WHAT TO READ (AND WATCH) FIRST
Some of My Best Friends Are Black (New York Times)
What to Do When You Are Called Racist (Washington Post)
Just Mercy (What an AMAZING movie! It’s streaming FREE on iTunes right now)
Becoming anti-racist starts at home. As parents, we have the unique opportunity to literally shape the next generation. Kids are not born racist. Kids are not born full of hate. It’s up to us to lead them down the right path. But, how do we do that?!
I REACHED OUT TO ONE OF MY HIGH SCHOOL FRIENDS, AND THIS IS WHAT SHE HAD TO SAY
“I would say first of all, start at home. You have two little boys, growing up in the South, that have affluent parents. There is absolutely nothing wrong with those things, but because of who you are, because of who they are (white, male, privileged), you have to be even more careful to not tunnel your kids in. It would be so easy for them to grow up in a bubble of affluence and whiteness. You have to make a concerted effort to educate and show your kids that everyone deserves the same opportunities. While we all bleed and are all human, there are some systematic prejudices that keep others from moving forward at the same pace as they would.

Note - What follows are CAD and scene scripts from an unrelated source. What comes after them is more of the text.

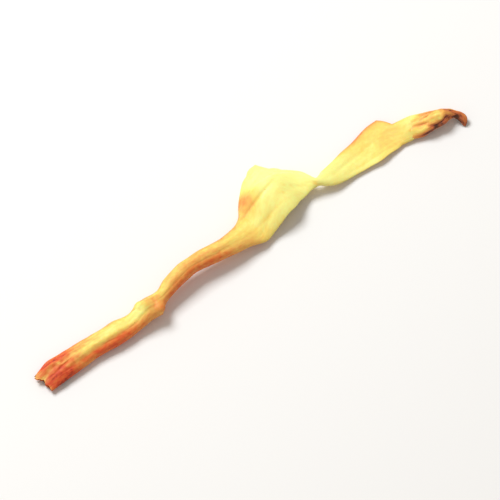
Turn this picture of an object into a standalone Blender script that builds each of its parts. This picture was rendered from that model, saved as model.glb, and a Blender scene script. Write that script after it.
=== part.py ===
"""A dried enoki mushroom, lying on a flat surface: a shrivelled, flattened stem and its small cap.

The tables below are in millimetres and degrees. +X runs along the mushroom, from the torn foot of the
stem to the tip of the cap, +Y is to its left and +Z is up.
"""

import bpy
import bmesh
import numpy as np

MM = 0.001

# How finely the two pieces are built: the points of a cross-section and of its middle line, and the
# distance from one cross-section to the next. The cap sits this far beyond the stem's rim.
RING_POINTS = 32
MIDDLE_POINTS = 81
RING_SPACING = 0.85
CAP_RING_SPACING = 0.5
CAP_GAP = 0.3

# Colour and roughness of the dried tissue.
STEM_COLOUR = (0.84, 0.60, 0.20)
CAP_COLOUR = (0.60, 0.33, 0.09)
TISSUE_ROUGHNESS = 0.6

# The flap's crease: half its breadth, as a share of half the width, and how much steeper than the flap
# the short wall in it is.
CREASE_BREADTH = 0.08
CREASE_DROP = 1.3

# Each station of the stem, from foot to rim: the left and the right edge seen from above, how far the
# lowest point is above the ground (below zero it is pressed flat), and the thickness at the middle.
STEM_EDGES = (
    # left x, y    right x, y    lift  thick
    (0.1, 1.9, 0.7, -1.9, 0.25, 1.5),
    (2.4, 2.7, 2.9, -1.7, 0.0, 1.9),
    (5.6, 2.9, 5.6, -1.5, -0.15, 2.2),
    (10.7, 2.6, 10.5, -1.2, -0.2, 2.5),
    (15.0, 2.6, 14.6, -1.5, -0.1, 2.6),
    (18.6, 2.25, 18.2, -1.15, 0.1, 2.5),
    (19.9, 2.7, 20.4, -1.1, 0.3, 2.9),
    (21.6, 2.75, 22.7, -0.95, 0.5, 3.0),
    (23.6, 2.65, 24.2, 0.1, 0.8, 2.5),
    (26.3, 3.7, 27.2, 1.1, 1.2, 2.4),
    (30.2, 4.5, 31.0, 1.65, 1.5, 2.4),
    (34.1, 4.6, 34.2, 1.5, 1.5, 2.3),
    (38.0, 4.5, 37.8, 1.05, 1.3, 2.2),
    (41.0, 5.3, 41.6, 0.75, 0.9, 2.0),
    (42.6, 6.5, 44.1, 0.5, 0.5, 1.8),
    (43.8, 8.3, 46.1, 0.9, 0.1, 1.6),
    (45.4, 10.2, 47.9, 1.4, -0.1, 1.5),
    (47.4, 12.1, 49.7, 1.85, -0.15, 1.4),
    (49.6, 13.3, 51.3, 2.35, -0.15, 1.3),
    (51.9, 12.1, 52.8, 3.0, 0.0, 1.2),
    (53.9, 9.6, 54.2, 3.5, 0.7, 1.2),
    (55.6, 7.3, 55.5, 3.7, 1.2, 1.3),
    (56.7, 5.2, 56.7, 3.5, 1.2, 1.4),
    (58.5, 5.5, 58.7, 2.5, 0.9, 1.2),
    (62.9, 6.85, 62.6, 2.2, 0.2, 1.0),
    (66.4, 7.6, 66.0, 2.0, -0.1, 0.9),
    (69.9, 8.5, 69.0, 2.0, -0.1, 0.9),
    (71.8, 8.1, 71.2, 2.1, -0.05, 0.9),
    (73.7, 6.4, 72.9, 2.1, 0.1, 1.2),
    (76.2, 5.9, 74.3, 2.0, 0.2, 1.5),
)

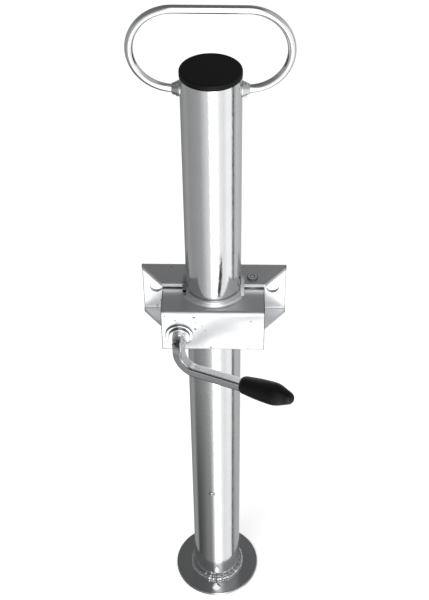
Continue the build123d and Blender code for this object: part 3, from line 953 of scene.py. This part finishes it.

Buy diverse toys, read books that feature POC. Watch movies that have POC as the leads. When you enroll them in sports and extracurricular activities, look around and see who they’re interacting with. Is everyone around them white? These are the kids that they will be growing up with and going to school with. If the answer is yes, maybe look for activities/clubs that have a more diverse group of kids. Consider visiting churches that have a diverse congregation or even a predominantly Black congregation. If you really want to know how black kids feel having to fit in with white people, definitely sit in a Black church one Sunday. You’ll feel like a fish out of water, but I promise no one will bite. It’s okay to sit in your discomfort, sometimes it’s the only way we change.
Teach your kids to care about people and be an advocate like you, even when it doesn’t make you popular. You did it for me when we were in High School. I don’t even think you knew you were doing it. “
You probably don’t even remember, but I never forgot.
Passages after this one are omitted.